Once upon a time, my ancestor rode with Jesse James. Or so they say. "They" would be my father, who allegedly received this information from his sister, who allegedly had done extensive research into the Clark family tree. All sorts of fanciful notions have developed over the years based solely on my father's understanding of my aunt's research - a primary one being the mythology of our affiliation with a notorious outlaw.
It's been a great point of interest to bring up during a night of revelry, one that my drunken friends typically responded to positively.
One of my ancestors rode with Jesse James.
I recently was sitting around with my lovely mother (whose ancestors have done nothing notorious that I know of), pondering the recent manifestation in a series of manifestations of bad luck with The Law. And I pontificated aloud, "You know, if it really is true that one of my relatives rode with Jesse James, then I must be paying their karmic debt. I can find no other explanation for this never-ending saga."
And then it was revealed.
My mother said, "Kathy, I never told you this...."
What? I'm Rosemary's Baby?! You had an affair with the milkman and the milkman was Satan?!
"....but when you were born, you had a widow's peak."
Insert sound of crickets chirping here.
"It's a curse."
"Oh! Good! Well, that explains that! I'm cursed! Yay mom! Thanks for telling me. Better to know late in life than never at all I suppose."
We laughed about it. But I couldn't shake the feeling that in the back of my mother's mind, whenever anything bad had happened to me or because of me, she had attributed this bad thing to the Curse of the Widow's Peak. And I began to wonder how the lens through which she viewed my unhappy experiences had altered my perception of reality.
I recounted this story to my boyfriend, Danny. I obsessively analyzed the detrimental effects on my psyche that my mother imposed by believing I was cursed. I felt dismayed and daunted by the task of having to re-wire my psychic circuitry. Again.

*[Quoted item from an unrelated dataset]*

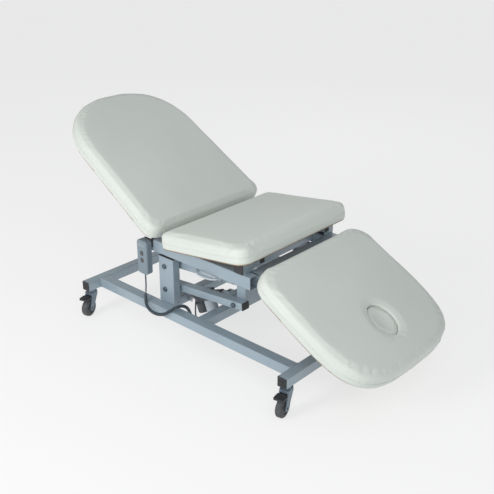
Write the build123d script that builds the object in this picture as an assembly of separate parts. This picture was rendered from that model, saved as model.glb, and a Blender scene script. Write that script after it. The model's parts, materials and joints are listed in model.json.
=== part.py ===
from build123d import *
import math
import os

# Height-adjustable medical exam table, in millimetres. X runs from the head end to the foot
# end, Y from the near side to the far side, Z up from the floor. Heights are from the floor.
# Lengths along the base are measured from its head end and shifted by CENTRE_X at export.
CENTRE_X = 569.55

# base
TUBE = 40.0  # height of the base tubes
BASE_LENGTH = 1108.0
BASE_WIDTH = 758.0
BASE_Z = 114.0  # underside of the base, which is the castor height
BEAM_WIDTH = 45.0
BEAM_OUTER_Y = 316.0
WALL = 2.0
POST_X = (358.0, 440.0)
POST_Y = (231.0, 267.0)
POST_TOP = 346.0
LIFT_BAR_X = 600.0

# lift
ARM_WIDTH = 40.0
ARM_HEIGHT = 30.0
ARM_Y = 206.5
ARM_TILT = 5.5
ARM_LENGTH = 332.5  # pivot to pivot
PIVOT_X = 391.0
LOWER_PIVOT_Z = 206.0
UPPER_PIVOT_Z = 306.0
CROSS_AT = 275.0  # distance of the arm cross tube from the base pivot
ACTUATOR_PIN = (430.0, 148.0)
ACTUATOR_Y = -150.0
ACTUATOR_LUG_AT = 235.0

# top frame
RAIL_X = (318.0, 840.0)
RAIL_Z = (354.0, 404.0)
RAIL_OUTER_Y = 267.0
RAIL_WIDTH = 40.0
BRACKET_X = 722.0
STUB_X = 787.0

# cushions
HALF_WIDTH = 316.0
THICKNESS = 66.0
BOARD = 12.0
EDGE_RADIUS = 18.0
BACK_PIVOT = (387.0, 430.0)
BACK_START = (364.3, 416.6)
BACK_TILT = 31.1
BACK_LENGTH = 724.0
SEAT_START = (428.0, 406.9)
SEAT_TILT = 7.9
SEAT_LENGTH = 431.0
LEG_PIVOT = (866.0, 393.0)
LEG_START = (864.6, 405.0)
LEG_TILT = 29.0
LEG_LENGTH = 571.0
BACK_STRUT_BASE = (338.0, 330.0)
BACK_STRUT_AT = 220.0
LEG_STRUT_BASE = (820.0, 290.0)
LEG_STRUT_AT = 120.0
PLUG_AT = 385.0  # breathing hole, along the leg section from its hinge end
PLUG_RADII = (68.0, 52.0)

# castors
WHEEL_RADIUS = 37.5
WHEEL_WIDTH = 26.0
TRAIL = 26.0
CASTORS = {
    "near_head": (20.0, -355.0, -73.0),
    "near_foot": (1088.0, -355.0, -78.0),
    "far_head": (20.0, 355.0, 73.0),
    "far_foot": (1088.0, 355.0, 78.0),
}



def block(x, y, z):
    """A box from its low and high limits along each axis."""
    size = (x[1] - x[0], y[1] - y[0], z[1] - z[0])
    middle = ((x[0] + x[1]) / 2, (y[0] + y[1]) / 2, (z[0] + z[1]) / 2)
    return Pos(*middle) * Box(*size)


def tube(axis, span, centre, size, wall=WALL):
    """A rounded rectangular tube along one axis; centre and size are in the other two axes' order."""
    outer = RectangleRounded(size[0], size[1], 3.0)
    inner = RectangleRounded(size[0] - 2 * wall, size[1] - 2 * wall, 1.5)
    length = span[1] - span[0]
    profile = extrude(outer - inner, amount=length)
    if axis == "X":
        place = Location(Plane((span[0], centre[0], centre[1]), x_dir=(0, 1, 0), z_dir=(1, 0, 0)))
    elif axis == "Y":
        place = Location(Plane((centre[0], span[0], centre[1]), x_dir=(-1, 0, 0), z_dir=(0, 1, 0)))
    else:
        place = Location(Plane((centre[0], centre[1], span[0]), x_dir=(1, 0, 0), z_dir=(0, 0, 1)))
    return place * profile


def rod(start, end, radius):
    """A round bar between two points."""
    a = Vector(*start)
    b = Vector(*end)
    return Plane(a, z_dir=(b - a)) * extrude(Circle(radius), amount=(b - a).length)


def ring(start, end, radius, bore):
    """A round tube between two points."""
    a = Vector(*start)
    b = Vector(*end)
    return Plane(a, z_dir=(b - a)) * extrude(Circle(radius) - Circle(bore), amount=(b - a).length)


def cap(axis, at, sign, centre, size):
    """A domed plastic plug on a tube's end, with its spigot inside the tube."""
    plate = extrude(RectangleRounded(size[0] - 0.6, size[1] - 0.6, 3.0), amount=3.0)
    plate = chamfer(plate.faces().sort_by(Axis.Z)[-1].edges(), 1.0)
    spigot = extrude(RectangleRounded(size[0] - 2 * WALL - 0.6, size[1] - 2 * WALL - 0.6, 1.2), amount=-8.0)
    z_dir = {"X": (sign, 0, 0), "Y": (0, sign, 0), "Z": (0, 0, sign)}[axis]
    x_dir = {"X": (0, 1, 0), "Y": (1, 0, 0), "Z": (1, 0, 0)}[axis]
    origin = {
        "X": (at, centre[0], centre[1]),
        "Y": (centre[0], at, centre[1]),
        "Z": (centre[0], centre[1], at),
    }[axis]
    return Location(Plane(origin, x_dir=x_dir, z_dir=z_dir)) * (plate + spigot)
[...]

Danny questioned the existence of such a superstition. I told him I had in fact google searched "widow's peak superstitions" and discovered that a widow's peak was merely an indication that a woman's husband would die before she did. I described another superstition I had discovered pertaining to hair: Cutting your own hair will tempt fate.
Well there we go! More points against me! I've been cutting my own hair for years! No wonder I am perpetually spinning my wheels in a quagmire of some kind or another.

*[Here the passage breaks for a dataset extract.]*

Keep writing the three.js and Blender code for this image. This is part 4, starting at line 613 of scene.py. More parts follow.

Danny listened to my ranting in a patient and bemused manner. After a while he said, "Sweetheart, you're not cursed. You're good." And he began to list off the good things about me and in my life. At that point, his cat Bella, who was resting on my bed next to me, put her paw on my thigh. Danny noticed this and said, "There! You see! Bella rests her right paw on your right thigh! That's a good omen!" He proceeded to suggest that we create our own superstitions that denote good luck.
The trash is overflowing. Your day will be filled with abundant blessings!
The ants have discovered the cat food. You have many friends who hold you in highest esteem!
Your farts are abundant. You will be safe from harm!
There's no money in your bank account. There is no wealth but happiness!
I create these superstitions, and the ones to come, in honor of Jesse James and whoever rode with him.